Уже слишком странен казался факт, что теперь, в пору общего материального оскудения, «среди бурь житейских и тревог», за рубежом выходит журнал, изданный чисто, изящно и даже не без роскоши. «Бумага альфа…» В своей варшавской газете г. Философов, со свойственной ему маниакальной и комически-высокомерной раздражительностью, посвятил этой несчастной бумаге десять или пятнадцать фельетонов. Он пространно и сердито доказывал, что «альфа» — признак морального гниения, духовного маразма, умственной спячки, и прочего, и прочего. Он призывал небесный гром на «Числа» и уверял, что это «буди, буди», что рука Всевышнего покарает редакцию, если только не будут приняты к безоговорочному исполнению его, Философова, советы… Прошло, однако, два года. Всевышний, очевидно, обременен другими делами и по рассеянности своей не обратил внимание, что появилась уже девятая книга «Чисел». В эмиграции к журналу привыкли, с ним даже свыклись. Никто больше не удивляется. «Числа» заняли свое определенное место в нашем здешнем литературном быту. Еще находятся критики, которые упрекают журнал в неясности программы, но даже и они признают, что у него есть своя «физиономия», свой внутренний облик.

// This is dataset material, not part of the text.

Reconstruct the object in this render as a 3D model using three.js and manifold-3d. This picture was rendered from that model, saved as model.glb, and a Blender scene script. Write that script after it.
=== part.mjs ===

«Числа» оказались победителями в главном; они отстояли свое существование. А что это здесь нелегко, — знает всякий. Журнал можно одобрять или не одобрять, можно в нем то или иное принимать и отвергать, но нельзя, без предвзятой недобросовестности, отрицать, что он делает свое дело. Мне не раз случалось слышать, в беседе с молодыми литераторами, — или после публичного чтения какой-либо новой вещи:
— Это можно напечатать только в «Числах»…
Эта фраза выражает доверие к «Числам», как к лаборатории, там ищут не законченности, а творчества, не удачи, а жизни, не лоска и занимательности, а одушевления… Этим определяется и круг читателей «Чисел», которые гораздо более популярны в среде пишущей молодежи, нежели в так называемой широкой публике. Этим определяется и их роль. Не буду повторять того, о чем мне уже не раз приходилось говорить.
Новая, девятая книга «Чисел» подтверждает давнюю догадку: надежды редакции на возникновение — «само собой» — нового литературного течения не оправдались. Можно было бы из осторожности добавить «не оправдались до сих пор», — но осторожность тут ни к чему: в этой области пессимисты, бесспорно, правы. «Не такое нынче время», — хотелось бы процитировать Блока… Не таково наше время, не таково и положение наше, чтобы мог появиться новый «изм». Крушение надежд вызывает некоторую растерянность, или, точнее, — чрезмерную склонность к поискам, чрезмерную жажду открытий. В «Числах» это смутно сквозит. Мне кажется, правильнее было бы продолжать поддержку тех двух-трех новых даровитых авторов, с которыми в «Числах» мы впервые познакомились, чем во что бы то ни стало искать неведомые, пребывающие в неизвестности, таланты. Сил в эмиграции не много, — по той простой причине, что она сравнительно малочисленна. Каждые три месяца найти новую «звезду» не удается. Поиски же и пробы уничтожают ту духовную атмосферу, которая в «Числах» могла бы создаться при большей сплоченности, большем напряжении и единстве… Правда, ее нарушают и некоторые другие авторы, с которыми редакция в своем благодушном эклектизме гостеприимна: авторы, может быть, и очень талантливые сами по себе, но чуждые «Числам» в основных своих устремлениях. Однако речь не о них. Главную свою ставку «Числа» неизменно делали на молодых, — на них должно быть обращено и главное внимание.